I have always had a strong interest in the law and about seven years ago decided to study and qualify. This I have done, thanks to the help and encouragement of two States members and, indeed, the former Bailiff, Lord Coutanche. It was they who made my acceptance by the Middle Temple possible without the normal educational qualifications for entry.
These have been difficult years, particularly in the initial stages when I found I had lost the technique for absorbing information. But fortunately my studies are now behind me and I look forward to taking my place in the legal profession in Jersey feeling that I do so with a profound knowledge of human nature and long experience of dealing practically with day to day problems.

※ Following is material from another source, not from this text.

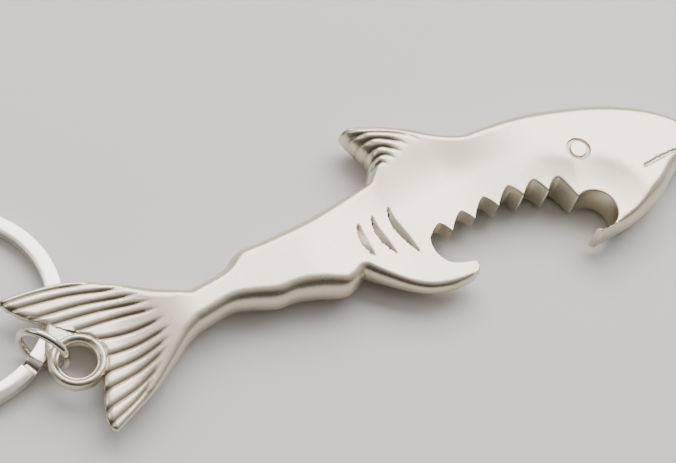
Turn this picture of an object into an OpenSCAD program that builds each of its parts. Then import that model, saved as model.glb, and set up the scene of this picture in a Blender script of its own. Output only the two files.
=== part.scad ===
// Shark-shaped pocket bottle opener with a jump ring and a split key ring.
// One zinc casting lies on the flat of its back (z = 0): +X runs from tail to nose,
// +Y towards the dorsal fin, +Z out of the side that faces up.

/* [Casting] */
// Thickness of the body between its two flats
body_t = 7.2; // [7:0.1:7.6]
// Thickness of the jaws at the mouth, where the walls are square
jaw_t = 5; // [4.6:0.1:5.4]
// Thickness of the tail fin over its ribs
tail_t = 1.8; // [1.6:0.1:1.8]
// Thickness of the dorsal fin
dorsal_t = 3.2; // [2.8:0.1:3.6]
// How far the flats stay back from the outline
flat_inset = 3; // [2.6:0.1:3.4]

/* [Mouth] */
// Radius of the round notch behind the upper lip, which seats the cap's rim
notch_r = 3.3; // [3:0.1:3.5]
// Depth of the deepest scallop between the teeth, the one next to the notch
scallop_depth = 3; // [2.6:0.1:3.1]

/* [Key eyelet] */
// Radius of the eyelet's hole
eyelet_hole_r = 2.55; // [2.5:0.05:2.6]
// Radial width of the eyelet's rim
eyelet_rim_w = 1.45; // [1.4:0.05:1.45]
// Height of the eyelet's rim
eyelet_rim_h = 2.2; // [2:0.1:2.2]

/* [Jump ring] */
// Diameter of the jump ring's round wire
jump_wire = 1.1; // [1:0.05:1.1]
// Outer diameter of the jump ring
jump_od = 8.2; // [8.1:0.05:8.4]

/* [Split ring] */
// Outer diameter of the key ring
split_od = 32; // [31.8:0.1:32.2]
// Width of the flat band
split_band_w = 2.3; // [2.1:0.1:2.3]
// Thickness of one coil
coil_t = 0.8; // [0.75:0.05:0.8]
// How far the jump ring's wire props the key ring up where they cross
split_lift = 0.85; // [0.8:0.05:0.9]

/* [Hidden] */
$fn = 96;
mid_z = body_t / 2;
eyelet_c = [-63.8, -8.7];
jump_r = (jump_od - jump_wire) / 2;
split_r = (split_od - split_band_w) / 2;

// The key ring's centre and the angle from it to the jump ring, which stands at jump_angle and leans.
split_c = [-77.54, 6.04];
link_angle = -49;
jump_c = split_c + (split_r + 0.4) * [cos(link_angle), sin(link_angle)];
jump_angle = -47;
jump_lean = 5;
split_tilt = asin(split_lift / split_od);
// Length of the lower coil's gap, which is centred on the crossing.
strip_gap = 5;

// Back and belly of the body from the tail root to the nose and home again.
back_line = [[-46, -4.1], [-41, -3], [-37.8, -0.9], [-33.5, -0.4], [-27, 0.5], [-20.4, 2],
    [-15, 3.4], [-8, 5.1], [0, 6], [6, 6.5], [12.6, 6.4], [19.2, 5.4], [25.6, 3.8],
    [31.4, 1.4], [35.5, -1.5], [37.8, -4.4]];
snout_line = [[37.9, -6.6], [35.6, -8.4], [31.6, -10.4], [27.5, -13.3], [21.6, -15.7], [17.8, -16.4],
    [14.4, -16.8]];
hook_line = [[-5.2, -14.8], [-5.7, -15.6], [-6.8, -16.1], [-8.6, -16.4], [-11, -16.4], [-13.6, -15.8],
    [-16.2, -14.4], [-19.5, -11.9], [-21.4, -10.3]];
belly_line = [[-21.6, -10.3], [-23.2, -11.4], [-25.3, -11.9], [-29, -10.9], [-32, -10.3], [-35, -10.3],
    [-38.8, -9.2], [-41.2, -8.8], [-44, -9.3], [-46.5, -9.9]];
tail_lines = [
    [[-46.5, -9.9], [-48.6, -11], [-51.4, -13.1], [-55.4, -16.1], [-59.1, -18.2], [-62.3, -20]],
    [[-63.1, -20.1], [-63.6, -19.2], [-63.2, -16.7], [-62.2, -13.5], [-61.1, -11.1], [-60.5, -8.6],
        [-61.2, -6.7], [-62.8, -4.6], [-65.4, -2.6], [-67.9, -0.6], [-70.2, 1.5]],
    [[-71.5, 3.4], [-67.7, 3.6], [-64.7, 3.5], [-61.7, 3.2], [-59.6, 2.6], [-57, 1.4], [-54.7, 0.3],
        [-51.2, -1.7], [-48.2, -3.2], [-46, -4.1]]];
// Thin web that fills the fork between the upper lobe and the eyelet.
fork_web = [[-66, -2], [-67.2, -5.1], [-67.3, -7.4], [-63.8, -8.7], [-60.6, -9], [-60.6, -7]];
dorsal_lines = [
    [[-17, 1.5], [-14.4, 4.6], [-13.4, 6.8], [-13.9, 8.6], [-14.8, 10.8]],
    [[-15.3, 12.6], [-14.6, 13], [-13.2, 13.1], [-9.7, 12.1], [-5.5, 10.1], [-2, 7.9], [0.8, 6.7], [3.5, 6.1],
        [7, 5]]];

// Tips of the teeth from the notch to the hook, the depths between them as shares, and the throat.
tooth_tips = [[13.6, -10], [9.8, -7.7], [5.8, -7.1], [1.7, -7.1], [-2.5, -7.6], [-6.6, -8.3], [-10.3, -8.2]];
scallop_shares = [1, 0.73, 0.82, 0.84, 0.72, 0.6];
scallop_crest = 0.36;
throat_line = [[-10.3, -8.4], [-10.6, -9.2], [-10.6, -10.6], [-10.2, -11.8], [-9.4, -12.9], [-8, -13.6],
    [-6.4, -13.9], [-5.4, -14.2]];
notch_c = [15.2, -13];

// Root and edge of each groove of the tail fin.
tail_grooves = [[[-57.7, 1.5], [-70.6, 2.8]], [[-53.8, -0.9], [-69.8, 1.4]], [[-52.4, -2.6], [-67.6, -0.8]],
    [[-51.5, -4.2], [-65.4, -2.5]], [[-51.1, -5.7], [-62.6, -4.5]], [[-50.8, -7.2], [-61.2, -6.6]],
    [[-50.6, -8.7], [-60.8, -9.4]], [[-51.2, -10.1], [-61.2, -11.8]], [[-52, -11.4], [-61.9, -14.1]],
    [[-53.4, -13.1], [-62.8, -16.8]], [[-55.5, -14.9], [-63, -18.9]]];
tail_groove_w = 0.9;
tail_groove_depth = 0.3;

gill_slits = [[-19.6, -5.7, 3.2], [-16.8, -5.7, 3.7], [-13.7, -5.9, 4.4]];
gill_depth = 0.5;
eye_c = [17.7, -2.9];
eye_r = 1.95;
eye_groove_w = 0.5;
lip_line = [[25.2, -9.2], [28.7, -8.5], [32, -8.1], [34.4, -8.4]];
lip_groove_w = 0.6;
engraving = 0.4;

// A point of the curve through four points, from the second to the third.
function curve_at(p, t) = let (a = p[0], b = p[1], c = p[2], d = p[3])
    0.5 * (2 * b + (c - a) * t + (2 * a - 5 * b + 4 * c - d) * t * t + (3 * b - a - 3 * c + d) * t * t * t);

// A smooth line through the points, with the given number of steps between each two.
function smooth(p, steps = 4) = let (n = len(p))
    [for (i = [0 : n - 2], k = [0 : steps - 1])
        curve_at([p[max(i - 1, 0)], p[i], p[i + 1], p[min(i + 2, n - 1)]], k / steps),
     p[n - 1]];

// One scallop from the tooth tip p to the tooth tip q, with straight flanks and a round crest nearer to p.
function scallop(p, q, depth) = let (steps = 10)
    [for (k = [0 : steps - 1])
        let (t = k / steps, flank = t < scallop_crest ? scallop_crest : 1 - scallop_crest,
             from_crest = abs(t - scallop_crest) / flank)
        p + (q - p) * t + [0, depth * (1 - pow(from_crest, 1.5))]];

function mouth_outline() = concat(
    [[14.4, -30]],
    [for (a = [-125 : 12 : 118]) notch_c + notch_r * [cos(a), sin(a)]],
    [for (i = [0 : len(tooth_tips) - 2])
        each scallop(tooth_tips[i], tooth_tips[i + 1], scallop_depth * scallop_shares[i])],
    smooth(throat_line),
    [[-5.3, -30]]);

module body_plan() {
    polygon(concat(smooth(back_line), smooth(snout_line), [[4, -15]], smooth(hook_line), smooth(belly_line)));
}

module mouth_plan() {
    polygon(mouth_outline());
}

// A slab about the casting's middle plane.
module mid_slab(t) {
    translate([0, 0, mid_z - t / 2])
        linear_extrude(t)
            children();
}

// The same cut into both faces of a slab of thickness t.
module engrave(t, depth) {
    for (z = [mid_z + t / 2 - depth, mid_z - t / 2 - 1])
        translate([0, 0, z])
            linear_extrude(depth + 1)
                children();
}

module body_blank() {
    // Round outside edge, as three steps that draw in towards the faces
    for (step = [[jaw_t - 1.6, 0], [jaw_t - 0.7, 0.5], [jaw_t, 1.1]])
        mid_slab(step[0])
            difference() {
                offset(delta = -step[1])
                    body_plan();
                mouth_plan();
            }
    // Crown between the jaws' face and the flats
    for (step = [[body_t - 0.9, flat_inset - 1], [body_t, flat_inset]])
        mid_slab(step[0])
            offset(r = 1)
                offset(delta = -step[1] - 1)
                    difference() {
                        body_plan();
                        mouth_plan();
                    }
}

module tail_fin() {
    difference() {
        mid_slab(tail_t)
            union() {
                polygon(concat(smooth(tail_lines[0]), smooth(tail_lines[1]), smooth(tail_lines[2])));
                polygon(fork_web);
            }
        engrave(tail_t, tail_groove_depth)
            for (g = tail_grooves)
                let (run = g[1] - g[0], side = [-run[1], run[0]] / norm(run) * tail_groove_w / 2)
                    polygon([g[0], g[1] + 0.2 * run + 1.3 * side, g[1] + 0.2 * run - 1.3 * side]);
    }
}

module dorsal_fin() {
    difference() {
        mid_slab(dorsal_t)
            polygon(concat(smooth(dorsal_lines[0]), smooth(dorsal_lines[1])));
        engrave(dorsal_t, engraving)
            intersection() {
                polygon(smooth(dorsal_lines[1]));
                translate([-3.9, -6.8])
                    for (r = [12.4 : 1.7 : 19.2])
                        difference() {
                            circle(r + 0.7);
                            circle(r);
                        }
            }
    }
}

// Crescent recesses, square at the back and fading towards the front.
module gill_slit(x, y, half) {
    translate([x, y])
        intersection() {
            translate([2.2 * half - 0.7, 0])
                circle(2.2 * half);
            translate([-2.2 * half + 0.7, 0])
                circle(2.2 * half);
        }
}

module eye_ring() {
    translate(eye_c)
        difference() {
            circle(eye_r);
            circle(eye_r - eye_groove_w);
        }
}

module lip_groove() {
    run = smooth(lip_line);
    polygon(concat([for (p = run) p + [0, lip_groove_w / 2]],
        [for (i = [len(run) - 1 : -1 : 0]) run[i] - [0, lip_groove_w / 2]]));
}

module eyelet() {
    translate([eyelet_c[0], eyelet_c[1], mid_z])
        rotate_extrude()
            translate([eyelet_hole_r, 0])
                intersection() {
                    translate([0, -eyelet_rim_h / 2])
                        square([eyelet_rim_w, eyelet_rim_h]);
                    translate([eyelet_rim_w / 2, 0])
                        circle(eyelet_rim_h * 0.55);
                }
}

module shark_body() {
    color("gainsboro")
        union() {
            difference() {
                union() {
                    body_blank();
                    tail_fin();
                    dorsal_fin();
                }
                engrave(body_t, gill_depth)
                    for (g = gill_slits)
                        gill_slit(g[0], g[1], g[2]);
                engrave(body_t, engraving)
                    eye_ring();
                engrave(body_t - 0.9, engraving)
                    lip_groove();
                translate([eyelet_c[0], eyelet_c[1], -1])
                    cylinder(r = eyelet_hole_r + eyelet_rim_w / 2, h = body_t + 2);
            }
            eyelet();
        }
}

module jump_ring() {
    color("silver")
        translate([jump_c[0], jump_c[1], jump_r * cos(jump_lean) + jump_wire / 2])
            rotate([0, 0, jump_angle])
                rotate([90 - jump_lean, 0, 0])
                    rotate_extrude()
                        translate([jump_r, 0])
                            circle(d = jump_wire, $fn = 32);
}

// Two turns of flat strip, pressed together. The lower one has a gap where the jump ring's wire passes.
module coils() {
    difference() {
        rotate([0, 0, 90])
            rotate_extrude()
                translate([split_r - split_band_w / 2, 0])
                    square([split_band_w, 2 * coil_t]);
        translate([split_r - split_band_w, -strip_gap / 2, -1])
            cube([2 * split_band_w, strip_gap, 1 + coil_t]);
    }
}

module split_ring() {
    color("whitesmoke")
        translate([split_c[0], split_c[1], 0])
            rotate([0, 0, link_angle])
                translate([-split_od / 2, 0, 0])
                    rotate([0, -split_tilt, 0])
                        translate([split_od / 2, 0, 0])
                            coils();
}

shark_body();
jump_ring();
split_ring();
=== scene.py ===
import math

import bpy
import numpy as np
from mathutils import Matrix, Vector
from mathutils.geometry import delaunay_2d_cdt


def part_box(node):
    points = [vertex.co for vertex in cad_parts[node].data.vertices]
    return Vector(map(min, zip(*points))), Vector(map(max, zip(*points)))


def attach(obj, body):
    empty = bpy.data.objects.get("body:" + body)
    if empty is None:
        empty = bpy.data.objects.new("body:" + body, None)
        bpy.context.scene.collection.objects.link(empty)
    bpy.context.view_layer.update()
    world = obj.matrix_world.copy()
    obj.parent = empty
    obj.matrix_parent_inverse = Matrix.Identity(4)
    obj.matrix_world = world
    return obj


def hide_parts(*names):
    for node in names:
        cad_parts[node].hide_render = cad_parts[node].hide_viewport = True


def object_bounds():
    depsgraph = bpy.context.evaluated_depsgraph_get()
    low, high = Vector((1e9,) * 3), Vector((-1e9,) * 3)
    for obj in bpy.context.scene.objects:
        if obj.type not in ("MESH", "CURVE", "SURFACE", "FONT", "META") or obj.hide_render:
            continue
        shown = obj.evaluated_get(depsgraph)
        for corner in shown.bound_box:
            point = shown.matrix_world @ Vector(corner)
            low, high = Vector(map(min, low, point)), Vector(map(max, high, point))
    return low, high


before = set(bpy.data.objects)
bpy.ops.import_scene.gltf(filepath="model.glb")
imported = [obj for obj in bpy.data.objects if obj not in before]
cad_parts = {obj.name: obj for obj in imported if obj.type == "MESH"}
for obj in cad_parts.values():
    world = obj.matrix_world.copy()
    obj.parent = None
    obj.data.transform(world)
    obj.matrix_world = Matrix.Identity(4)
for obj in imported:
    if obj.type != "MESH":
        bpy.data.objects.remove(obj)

cad_low, cad_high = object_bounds()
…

What the future holds for me I do not know. I have had many setbacks and disappointments, perhaps the greatest one being in February when, on a legal point, my application for admittance to the Jersey bar was turned down. But I am utterly determined to take my place here as a practising advocate, and all I can do is pray that I will be given the strength, the health, the courage and the ability to fight for justice for all sections of the community.
Politically my future is less certain. I feel that in fairness to my family I must establish myself here in practice. Secondly, my return to the States depends on the Island electorate. If the people of Jersey are satisfied with present-day trends of high unnecessary expenditure and strict controls over their way of life they have my sympathy - for well they need it. But if, as I believe, they are determined to see Jersey return to some vestige of its former way of life, I will be only too happy to put every effort into realising this.
For conversations with many people recently have convinced me that the majority of islanders are highly dissatisfied with present trends. Their views were summed up by a good friend recently who declared: "Never in the history of Jersey, have so many people been pushed around by so few".